▶ RECORDS SHOWN:
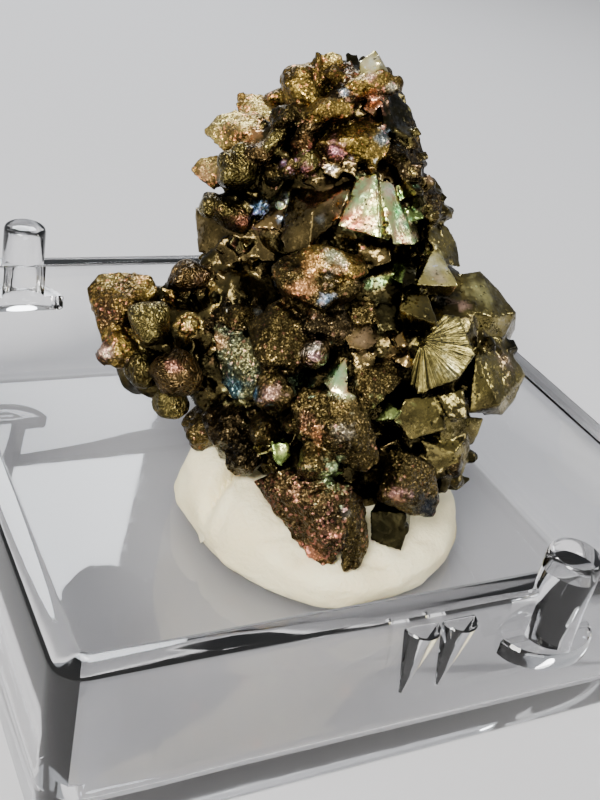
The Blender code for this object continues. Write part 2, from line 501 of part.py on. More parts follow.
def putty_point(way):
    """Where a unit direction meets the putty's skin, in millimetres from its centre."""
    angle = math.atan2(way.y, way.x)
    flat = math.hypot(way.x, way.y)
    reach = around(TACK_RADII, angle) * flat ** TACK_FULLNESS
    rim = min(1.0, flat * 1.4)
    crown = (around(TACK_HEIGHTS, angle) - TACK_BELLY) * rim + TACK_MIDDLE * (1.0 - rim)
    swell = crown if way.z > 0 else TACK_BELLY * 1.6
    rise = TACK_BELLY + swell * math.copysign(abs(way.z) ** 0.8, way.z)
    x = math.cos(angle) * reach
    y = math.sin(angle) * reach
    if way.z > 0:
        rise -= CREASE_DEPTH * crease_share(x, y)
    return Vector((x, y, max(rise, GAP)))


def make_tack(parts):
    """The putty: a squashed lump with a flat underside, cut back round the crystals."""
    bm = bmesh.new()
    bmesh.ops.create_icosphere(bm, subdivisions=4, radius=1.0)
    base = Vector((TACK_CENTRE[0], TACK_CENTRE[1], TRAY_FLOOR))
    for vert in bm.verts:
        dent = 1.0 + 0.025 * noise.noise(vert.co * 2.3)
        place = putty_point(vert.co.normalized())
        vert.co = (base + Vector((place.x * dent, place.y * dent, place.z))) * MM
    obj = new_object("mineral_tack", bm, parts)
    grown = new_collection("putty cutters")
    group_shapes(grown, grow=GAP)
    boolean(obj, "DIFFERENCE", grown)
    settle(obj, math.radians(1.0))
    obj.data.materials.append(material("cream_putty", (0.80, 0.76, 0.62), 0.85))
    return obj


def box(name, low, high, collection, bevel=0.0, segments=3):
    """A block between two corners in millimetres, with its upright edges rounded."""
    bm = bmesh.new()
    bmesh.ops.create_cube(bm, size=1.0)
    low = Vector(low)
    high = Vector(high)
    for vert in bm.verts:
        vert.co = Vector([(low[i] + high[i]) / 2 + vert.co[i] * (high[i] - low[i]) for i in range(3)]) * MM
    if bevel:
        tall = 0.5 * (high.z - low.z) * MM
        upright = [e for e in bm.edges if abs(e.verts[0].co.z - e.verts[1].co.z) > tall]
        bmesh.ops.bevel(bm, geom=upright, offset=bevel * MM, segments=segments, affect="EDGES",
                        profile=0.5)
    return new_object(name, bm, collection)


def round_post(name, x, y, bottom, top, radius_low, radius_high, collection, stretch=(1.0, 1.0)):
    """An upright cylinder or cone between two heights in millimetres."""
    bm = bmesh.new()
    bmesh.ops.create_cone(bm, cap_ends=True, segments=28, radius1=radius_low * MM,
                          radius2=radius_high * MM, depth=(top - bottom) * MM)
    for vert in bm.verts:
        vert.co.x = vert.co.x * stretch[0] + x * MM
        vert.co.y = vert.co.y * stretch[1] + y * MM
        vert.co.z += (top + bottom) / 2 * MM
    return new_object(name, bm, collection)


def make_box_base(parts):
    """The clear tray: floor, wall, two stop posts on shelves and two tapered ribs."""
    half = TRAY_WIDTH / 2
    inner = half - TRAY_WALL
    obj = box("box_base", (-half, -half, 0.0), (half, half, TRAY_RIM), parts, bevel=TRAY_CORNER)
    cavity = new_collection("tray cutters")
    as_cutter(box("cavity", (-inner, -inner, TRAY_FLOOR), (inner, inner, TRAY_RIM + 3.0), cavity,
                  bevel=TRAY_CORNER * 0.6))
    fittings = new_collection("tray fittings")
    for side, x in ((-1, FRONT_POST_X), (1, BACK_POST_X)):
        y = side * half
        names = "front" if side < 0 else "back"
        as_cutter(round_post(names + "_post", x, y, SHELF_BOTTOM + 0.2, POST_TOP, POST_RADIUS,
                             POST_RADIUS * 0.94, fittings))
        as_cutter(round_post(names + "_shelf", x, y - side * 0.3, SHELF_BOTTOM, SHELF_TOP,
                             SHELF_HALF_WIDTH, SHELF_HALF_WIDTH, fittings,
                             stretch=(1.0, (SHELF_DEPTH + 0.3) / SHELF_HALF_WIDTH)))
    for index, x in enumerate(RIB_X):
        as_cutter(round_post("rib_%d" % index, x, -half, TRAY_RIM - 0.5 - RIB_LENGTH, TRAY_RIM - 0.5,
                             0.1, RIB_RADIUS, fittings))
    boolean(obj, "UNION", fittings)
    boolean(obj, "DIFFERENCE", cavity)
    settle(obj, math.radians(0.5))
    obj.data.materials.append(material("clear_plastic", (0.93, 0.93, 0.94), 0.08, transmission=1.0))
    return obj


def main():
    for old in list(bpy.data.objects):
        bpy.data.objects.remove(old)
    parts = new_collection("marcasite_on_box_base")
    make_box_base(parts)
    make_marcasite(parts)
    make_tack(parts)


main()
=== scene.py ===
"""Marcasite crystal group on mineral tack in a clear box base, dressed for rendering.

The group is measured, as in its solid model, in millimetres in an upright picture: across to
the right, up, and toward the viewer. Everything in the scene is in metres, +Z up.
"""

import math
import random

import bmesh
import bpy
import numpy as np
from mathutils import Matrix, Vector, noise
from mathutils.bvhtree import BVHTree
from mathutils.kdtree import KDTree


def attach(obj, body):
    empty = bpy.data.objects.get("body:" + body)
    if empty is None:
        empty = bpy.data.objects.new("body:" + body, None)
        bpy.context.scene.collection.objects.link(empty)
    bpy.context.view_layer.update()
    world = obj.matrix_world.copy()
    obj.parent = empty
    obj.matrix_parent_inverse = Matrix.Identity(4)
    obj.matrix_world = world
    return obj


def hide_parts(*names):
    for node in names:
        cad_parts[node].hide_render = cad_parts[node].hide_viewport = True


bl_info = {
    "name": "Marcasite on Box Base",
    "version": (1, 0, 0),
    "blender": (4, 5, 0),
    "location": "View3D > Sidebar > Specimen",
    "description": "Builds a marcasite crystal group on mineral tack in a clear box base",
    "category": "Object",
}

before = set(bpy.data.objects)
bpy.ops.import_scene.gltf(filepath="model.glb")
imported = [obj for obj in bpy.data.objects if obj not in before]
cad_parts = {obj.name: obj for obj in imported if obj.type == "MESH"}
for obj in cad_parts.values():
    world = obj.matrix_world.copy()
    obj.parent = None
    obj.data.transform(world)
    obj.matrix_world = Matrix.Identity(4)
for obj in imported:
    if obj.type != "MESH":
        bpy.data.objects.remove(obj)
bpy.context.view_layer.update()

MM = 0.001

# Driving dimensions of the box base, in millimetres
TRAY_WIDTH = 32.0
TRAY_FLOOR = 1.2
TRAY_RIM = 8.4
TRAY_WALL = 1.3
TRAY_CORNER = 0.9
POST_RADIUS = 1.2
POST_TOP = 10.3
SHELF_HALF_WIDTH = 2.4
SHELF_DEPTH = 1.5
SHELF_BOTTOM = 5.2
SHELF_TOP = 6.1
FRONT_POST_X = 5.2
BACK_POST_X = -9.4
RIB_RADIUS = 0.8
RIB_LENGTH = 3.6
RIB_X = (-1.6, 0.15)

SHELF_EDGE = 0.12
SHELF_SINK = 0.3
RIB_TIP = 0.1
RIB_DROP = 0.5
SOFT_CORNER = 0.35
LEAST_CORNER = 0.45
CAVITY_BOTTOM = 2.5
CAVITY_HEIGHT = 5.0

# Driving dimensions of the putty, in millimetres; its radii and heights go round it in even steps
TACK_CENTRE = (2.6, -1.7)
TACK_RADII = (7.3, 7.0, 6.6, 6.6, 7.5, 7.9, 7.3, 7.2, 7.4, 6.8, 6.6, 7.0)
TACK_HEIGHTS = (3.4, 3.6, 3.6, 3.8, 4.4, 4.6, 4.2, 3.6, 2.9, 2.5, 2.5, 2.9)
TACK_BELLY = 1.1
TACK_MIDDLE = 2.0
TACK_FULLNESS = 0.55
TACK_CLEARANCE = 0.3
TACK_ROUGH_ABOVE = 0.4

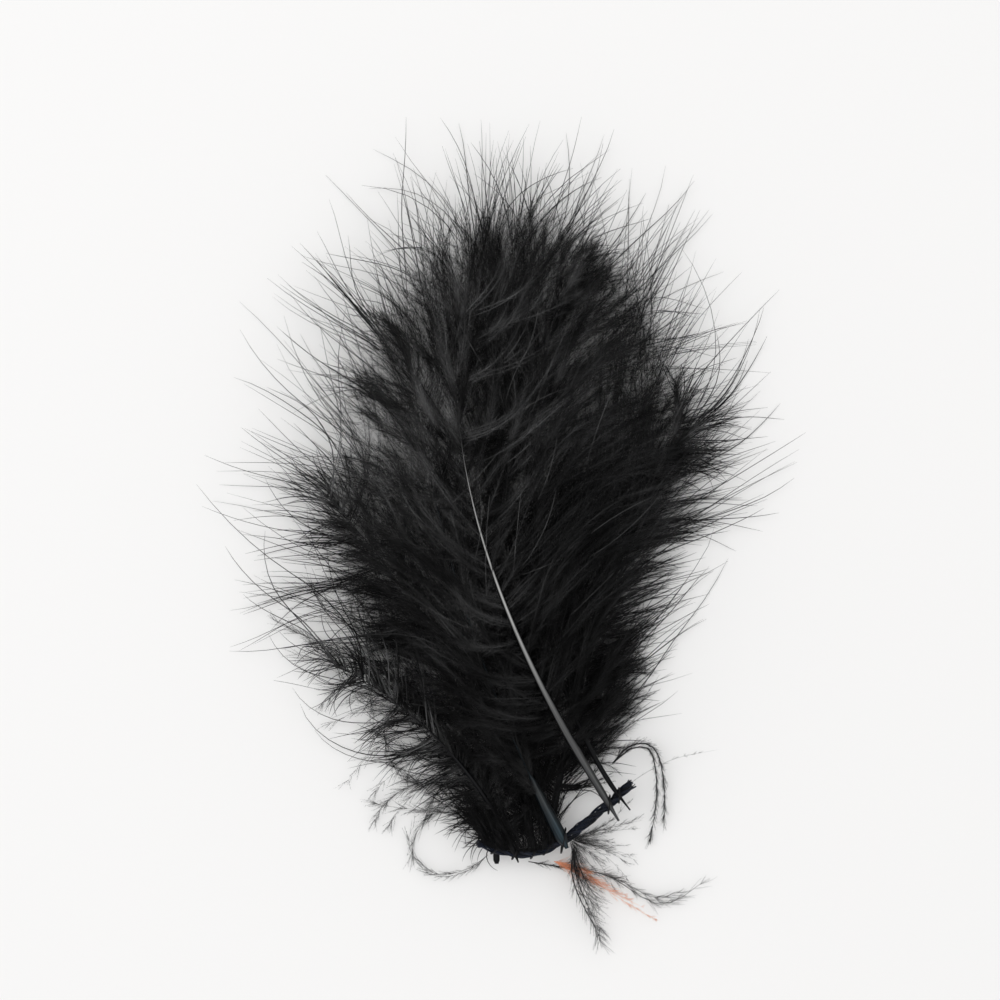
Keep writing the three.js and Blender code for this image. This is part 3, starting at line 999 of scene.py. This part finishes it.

▶ WHAT TO DO:
Your task is to print the lines from the one containing "imported = [obj" through the one containing "obj.data.transform(world)", exactly and with nothing added.

▶ THE COMPLETED TASK:
imported = [obj for obj in bpy.data.objects if obj not in before]
cad_parts = {obj.name: obj for obj in imported if obj.type == "MESH"}
for obj in cad_parts.values():
    world = obj.matrix_world.copy()
    obj.parent = None
    obj.data.transform(world)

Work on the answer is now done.